Le chiffre normal des recettes en 1853 étant de 897,232,000 fr. d’après M. Tegoborski, et suivant lui la diminution des recettes en 1854 devant être au maximum de 57 millions de fr., le revenu de la Russie serait réduit en somme ronde à 840 millions. En tenant compte de ressources nouvelles obtenues par une émission de billets de série assurant un accroissement de recettes de 60 millions, en tenant compte aussi du produit de l’emprunt russe[2] pour 100 millions, d’un prélèvement sur les biens du clergé et des dons volontaires pour 100 millions, on arrive à compléter, en regard d’une dépense prévue de 1,200 millions, un revenu de 1,100 millions pour la première armée de la guerre soutenue par la Russie.

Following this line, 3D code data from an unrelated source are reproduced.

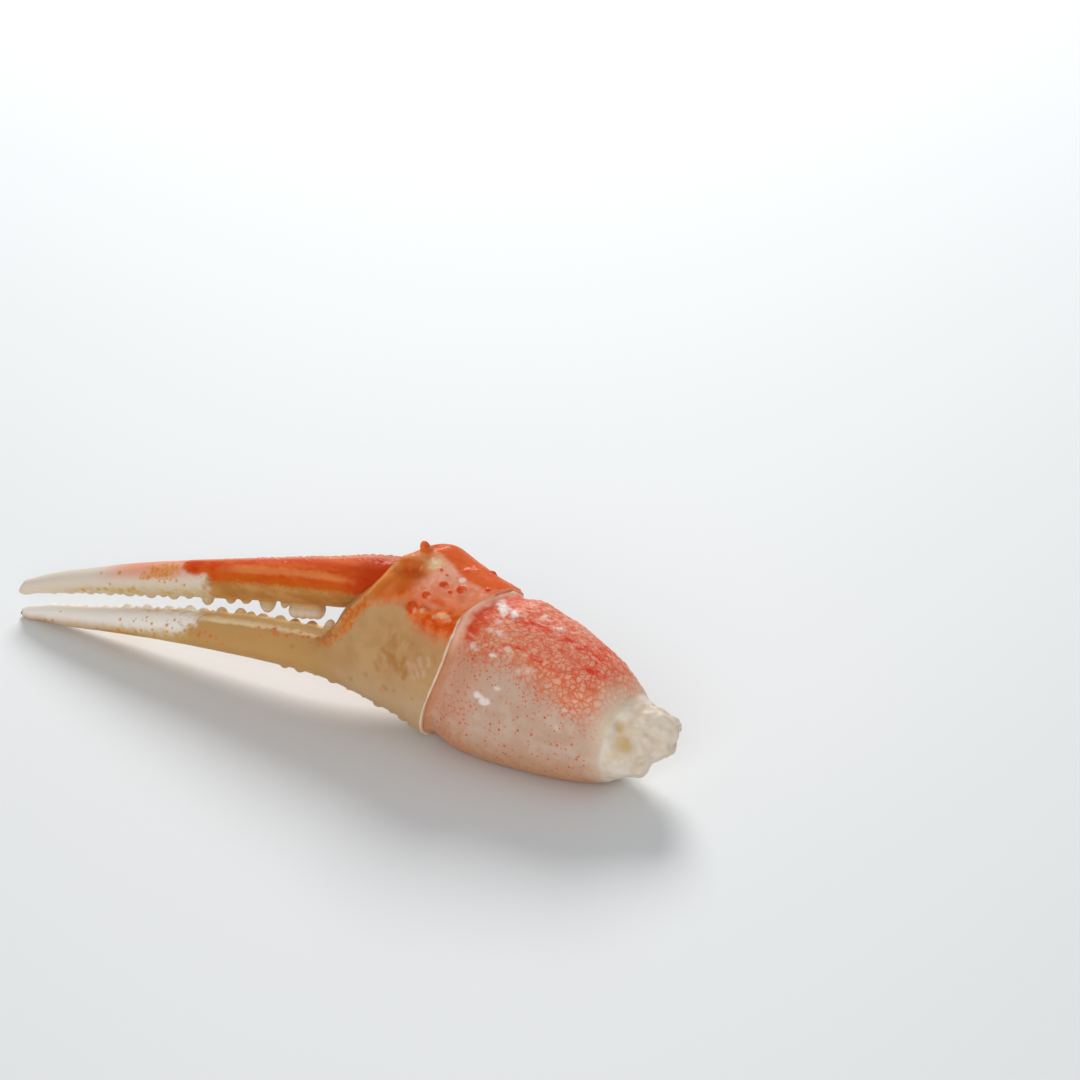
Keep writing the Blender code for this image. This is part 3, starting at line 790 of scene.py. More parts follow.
def rim_u(points, angle):
    """Where along u the palm's cut edge is, above or below each point."""
    rim = 77.8 + (points[:, 1] - 0.8) * 9.4 / 25.3
    return rim - RIM_DIP * rim_lobe(angle)


def finger_lift(u):
    """How far the fixed finger's biting edge stands above the line of its stations."""
    return (0.3 + 0.5 * ease(u, 12, 30)) * ease(u, 1.5, 7) * ease(u, 60.2, 58.4)


def near_knobs(points, tips):
    """Distance to the nearest of some knobs, negative within it."""
    return np.min([distances(points, tip[:3]) - tip[6] for tip in tips], axis=0)


def make_palm():
    """The palm's shell with the fixed finger, hollow, with its knobs, teeth and saw-toothed lower edge."""
    bodies = [loft_arrays(shaped_rings(np.linspace(0, 1, 260), circle(120)))]
    bodies += teeth_bodies(PALM_STATIONS, FIXED_TEETH, True, -0.5)
    bodies += [ball_arrays(*knuckle, detail=4) for knuckle in KNUCKLES]
    lip = palm_rings(0.25, np.linspace(0.585, 0.775, 40), np.radians([57.0]))[:, 0]
    bodies.append(tube_arrays(lip, LIP_RADIUS))
    grid = shaped_rings(np.linspace(0.7, 1.0, 160), circle(240)).reshape(-1, 3)
    tips = []
    for u, v, side, radius, proud, lean, pale in KNOBS:
        sided = grid[grid[:, 2] * side > 0]
        spot = sided[np.argmin(np.hypot(sided[:, 0] - u, sided[:, 1] - v))]
        out = Vector((-lean, (spot[1] - 15) * 0.06, spot[2] * 0.12)).normalized()
        deep = radius * 0.9 + proud * 0.5
        centre = spot + np.array(out) * (proud - deep)
        bodies.append(ball_arrays(centre, (radius, radius, deep), out))
        tips.append((*spot, *(spot + np.array(out) * proud + (0, 0.3, 0)), radius, pale))
    for number in range(SAW_TEETH):
        share = 0.60 + 0.036 * number
        size = 0.75 + 0.2 * math.sin(number * 2.4)
        spot = palm_rings(0.0, np.array([share]), np.radians([-80.0]))[0, 0]
        bodies.append(ball_arrays(spot + np.array((0, 0.2 * size, 0)), (size, 0.75 * size, size)))
    palm = mesh_object("palm_shell_looks", bodies)
    fused(palm, PALM_VOXEL)
    points = coordinates(palm)
    share = height_share(PALM_STATIONS, points[:, 0], points[:, 1])
    lower = 0.25 * ease(share, 0.6, 0.1) * ease(points[:, 0], 4, 10) * ease(points[:, 0], 60, 50)
    points[:, 1] += finger_lift(points[:, 0]) * ease(share, 0.35, 0.95) - lower
    set_coordinates(palm, points)
    u, v, w = points.T
    relaxed(palm, 4)
    band = line_distance(u, v, KNUCKLE_BAND)
    bulb = ease(distances(points, (71.6, 26.8, 4.0)), 2.4, 3.4)
    relaxed(palm, 36, np.where(w > 1, ease(band, 4.2, 2.6), 0.0) * bulb)
    relaxed(palm, 3, ease(near_knobs(points, tips), 1.2, 0.3))

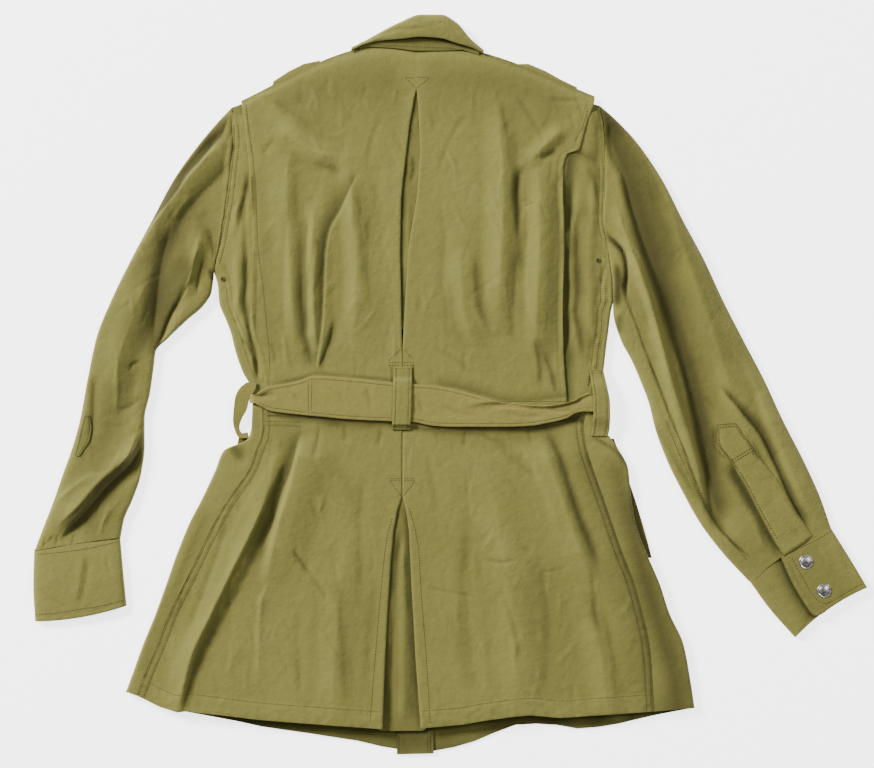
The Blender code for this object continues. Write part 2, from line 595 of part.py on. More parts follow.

C’est donc un

  1. Voyez, sur les Finances de la guerre, les études de M. Léon Faucher., ancien ministre de l’intérieur, et un écrit de M. Tegoborski, répondant comme publiciste russe à M. Faucher, livraisons du 15 août et du 15 novembre 1854.
  2. M. Tegoborski avoue que les circonstances n’étaient pas favorables à cet emprunt, et que les souscriptions avaient éprouvé quelques interruptions momentanées.